With NSCC preparing to launch its Obligation Warehouse (OW) by mid-year, Susan Cosgrove, DTCC managing director, Clearance and Settlement/Equities, recently published an article explaining how the service will work. Cosgrove discusses how the OW will provide transparency for the industry and regulators while delivering operational efficiencies, cost savings and risk mitigation to financial firms.
The article appears in the most recent issue of SOD News & Views, a quarterly publication of the Securities Operations Division of the Securities Industry and Financial Markets Association (SIFMA). The Securities Operations Division provides a forum for educational and development support to operations professionals and other members of broker/dealers, banks and investment management firms.
Below is an excerpt of the article. To read the entire article, visit www.sifmasod.org.
In the U.S. capital markets, the industry is well-served by an automated post-trade process that seamlessly clears, guarantees and settles trades that on a peak day can top 19 billion shares, or average about $2 trillion. However, regulators, policymakers and financial firms are justifiably concerned about ex-clearing trades, which are managed broker-to-broker using highly manual and error-prone processes, including phone calls and faxes to exchange information to ensure final settlement. The process is inefficient and expensive – and, more significantly, fraught with operational and counterparty risk.
– Susan Cosgrove, DTCC managing director Clearance and Settlement/Equities
When it comes to comparing ex-clearing trades, ops professionals have had limited tools to manage trades bilaterally. This has created needless operational risk for firms, as well as increased costs and diverted resources from other back-office responsibilities. The OW will close the chapter on the manual processing of ex-clearing trades by empowering ops professionals with a real-time automated service that will electronically manage these transactions and communicate a successful match to each side of the obligation….

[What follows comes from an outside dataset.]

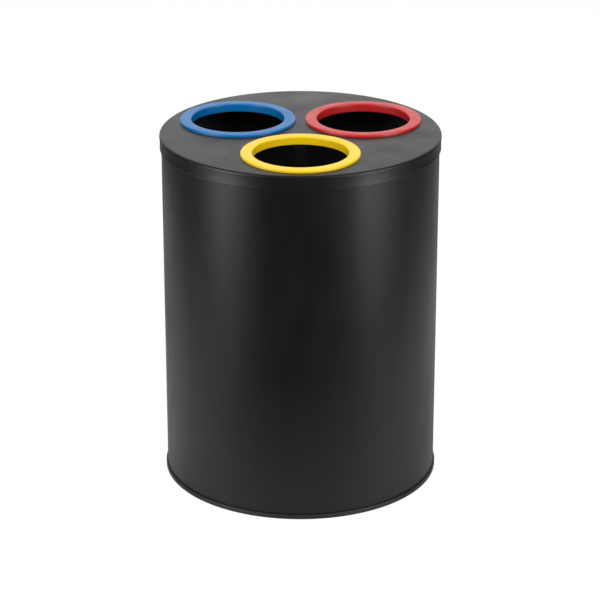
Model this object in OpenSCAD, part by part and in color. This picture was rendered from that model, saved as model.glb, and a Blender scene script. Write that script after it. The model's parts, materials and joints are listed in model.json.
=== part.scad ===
// Three-stream recycling bin for indoor and covered public areas.
// A round sheet-steel body carries a lift-off lid with three coloured mouth
// rings. Under each mouth stands a lift-out liner with a folding bail handle.
// The origin is on the floor at the body's axis; +Z is up and the front is -Y.

/* [Body] */
// Outside diameter of the steel body
body_d = 454; // [440:1:600]
// Height of the lid's top face above the floor
body_h = 590; // [480:1:760]
// Thickness of the steel sheet of body, base pan and lid
sheet = 1; // [0.8:0.1:1.3]
// Diameter of the wire inside the body's rolled top edge
rim_wire_d = 3.8; // [3:0.1:5]
// Width of the lap seam inside the body's back
seam_w = 18; // [10:1:30]

/* [Base] */
// Height of the base pan's underside above the floor
pan_lift = 10; // [9:0.5:24]
// Height of the plastic edging under the body
edging_h = 8; // [6:0.5:8.5]
// Wall thickness of the edging's two legs
edging_wall = 2.5; // [1.5:0.1:4]
// Thickness of the edging's floor, which the steel stands on
edging_web = 3; // [2:0.5:4]
// Width of the angle brackets that hold each liner in place
stop_w = 16; // [10:1:20]
// Height of the brackets' upright leg
stop_h = 14; // [8:1:24]
// Length of the brackets' foot on the pan
stop_foot = 14; // [8:1:20]
// Thickness of the brackets
stop_t = 1.5; // [1:0.1:2]

/* [Lid] */
// How far the lid's edge stands out from the body
lid_overhang = 3; // [2.8:0.1:8]
// Height of the lid's skirt, down from the top face
skirt_h = 24; // [20:1:50]
// Outer radius of the lid top's rounded edge
lid_edge_r = 4; // [2:0.5:6]
// How far the turned-down edge covers the skirt's neck, below the rounding
bead_lap = 2; // [1:0.5:4]
// How far the turned-down edge stands out from the skirt
bead_proud = 0.4; // [0.2:0.1:0.6]
// Height of the folded hem at the skirt's lower edge
hem_h = 8; // [5:1:12]
// Width of the three tabs that centre the lid in the body
tab_w = 24; // [14:1:30]
// Length of the tabs' leg that hangs inside the body
tab_drop = 20; // [12:1:30]
// Length of the tabs' leg under the lid
tab_foot = 20; // [12:1:24]

/* [Mouth rings] */
// Diameter of each mouth
mouth_d = 153.4; // [110:0.2:158]
// Width of the ring's flange around the mouth
flange_w = 18.8; // [10:0.1:21]
// Height of the ring's flange above the lid
flange_h = 4.6; // [4:0.1:10]
// Wall thickness of the ring
ring_wall = 2.4; // [2:0.1:3]
// Radius of the ring's rounded edges
ring_round = 2.2; // [1:0.1:2.5]
// How far the ring's collar reaches below the lid's top face
collar_drop = 9; // [5:0.5:20]
// Distance from the ring's flange to the lid's edge
ring_inset = 15; // [6:0.5:18]

/* [Liners] */
// Wall thickness of the liners
liner_wall = 2.2; // [1.8:0.1:3]
// Thickness of the liners' bottom
liner_floor = 2.5; // [2:0.1:4]
// How much narrower the liner's foot is than its rim
liner_taper = 15; // [8:1:22]
// Width of the rolled-out rim
liner_rim_w = 4; // [3:0.1:8]
// Height of the rim's turned-down lip
liner_lip_h = 8; // [5:0.5:16]
// Gap between a folded grip and the body's rolled edge as the liner is lifted out
liner_lift_gap = 2; // [1:0.5:8]
// Gap between the rims of two liners
liner_pair_gap = 7; // [5:0.5:14]

/* [Bails] */
// Diameter of the bail's wire
bail_wire_d = 4; // [3:0.1:5]
// Outside diameter of the grip on the bail
grip_d = 11; // [9:0.5:14]
// Half of the angle that the grip covers on the bail
grip_half_angle = 28; // [15:1:40]
// Thickness of the ears that hold the bail
ear_t = 5; // [4:0.5:6]
// Radius of the ears around the bail's pin
ear_r = 6; // [5:0.5:8]
// Radius of the bail pin's flattened head
pin_head_r = 3.2; // [2.8:0.1:4]
// Length of the bail pin's flattened head
pin_head_l = 1.5; // [1:0.1:3]

/* [Clearances] */
// Gap between sheet-metal pieces that are nested in each other
fit_gap = 0.1; // [0.05:0.05:0.2]
// Gap between the lid and the body's rolled edge
lid_seat_gap = 0.3; // [0.2:0.1:0.5]
// Gap between a mouth ring's collar and its hole
collar_gap = 0.3; // [0.2:0.1:0.6]
// Gap between a mouth ring's flange and the lid's top face
lip_gap = 0.1; // [0.05:0.05:0.3]
// Gap between the lid's tabs and the body's rolled edge
tab_gap = 0.8; // [0.7:0.1:2]
// Gap between a liner's foot and its brackets
stop_gap = 1.2; // [0.8:0.1:3]
// Gap under a liner's foot and under a folded grip
rest_gap = 0.3; // [0.1:0.1:0.5]
// Gap between a bail's pin and its bore
pin_gap = 0.1; // [0.05:0.01:0.1]
// Gap between a bail's bend and the face of its ear
ear_gap = 0.5; // [0.3:0.1:1]
// Space left between a raised bail and the mouth ring above it
bail_head_gap = 6; // [4:1:40]

/* [Hidden] */
$fn = 96;

// The three streams: the yellow one is at the front, the other two behind it.
YELLOW_AT = -90;
RED_AT = 30;
BLUE_AT = 150;
STREAMS = [YELLOW_AT, RED_AT, BLUE_AT];
HALF_STEP = 60;
SEAM_AT = 90;

// Body: the sheet's top edge is curled around the rim wire, with a slit at its end.
body_r = body_d / 2;
body_ri = body_r - sheet;
shell_bottom = edging_web;
shell_top = body_h - sheet - lid_seat_gap;
curl_bore_r = rim_wire_d / 2 + fit_gap;
curl_r = curl_bore_r + sheet;
curl_at = [body_r - curl_r, shell_top - curl_r];
curl_ri = body_r - 2 * curl_r;
curl_slit = 0.8;
seam_half_angle = atan(seam_w / 2 / body_ri);
seam_end_gap = 6;

// Base: the edging's slot holds the shell's foot and the pan's turned-down edge.
pan_r = body_ri - fit_gap;
pan_top = pan_lift + sheet;
edging_r = body_r + fit_gap + edging_wall;
edging_ri = pan_r - sheet - fit_gap - edging_wall;

// Lid: the skirt's neck stands inside the top's turned-down edge.
lid_r = body_r + lid_overhang;
skirt_r = lid_r - bead_proud;
skirt_bottom = body_h - skirt_h;
bead_bottom = body_h - lid_edge_r - bead_lap;
neck_r = lid_r - sheet - fit_gap;
neck_drop = 3 * sheet;
tab_r = curl_ri - tab_gap;

// Mouth rings: their place follows from the lid's edge.
mouth_r = mouth_d / 2;
ring_r = mouth_r + flange_w;
collar_r = mouth_r + ring_wall;
hole_r = collar_r + collar_gap;
stream_r = lid_r - ring_inset - ring_r;
collar_lead = 1;
rib_count = 8;
rib_r = 1;
rib_proud = 0.2;
rib_inset = 2;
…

The OW goes one step further by also automating the management of ex-clearing and non-CNS fails. Because these trades exist outside CNS, the back office faces an accounting nightmare in handling these transactions – not to mention bearing the added costs for maintaining comprehensive records and dedicating personnel to keep track of their status. The OW will help mitigate this risk by consolidating all ex-clearing and non-CNS fails in a central location and storing them until settlement. This is good news for brokers, who will gain real-time access to their fails data, and an efficiency booster for the back office, which will be freed from having to manually log and update the status of these obligations….
The OW enhances transparency by fully capturing, for the first time ever, all trading activity in NSCC-eligible securities in a central location from trade date until settlement. As a result, ex-clearing trades will no longer be invisible to all but the parties to that particular transaction. Instead, the industry and regulators will have a complete view of all open obligations traded in the U.S. marketplace for equities, corporates, municipals and unit investment trust securities – and importantly, have a central vantage point to monitor and mitigate systemic risk….
The OW is not a solution in search of a problem – it is the solution to a problem that has plagued the industry for years. For ops professionals, the OW represents an important step forward in bringing greater efficiency, cost savings and risk mitigation to the back office.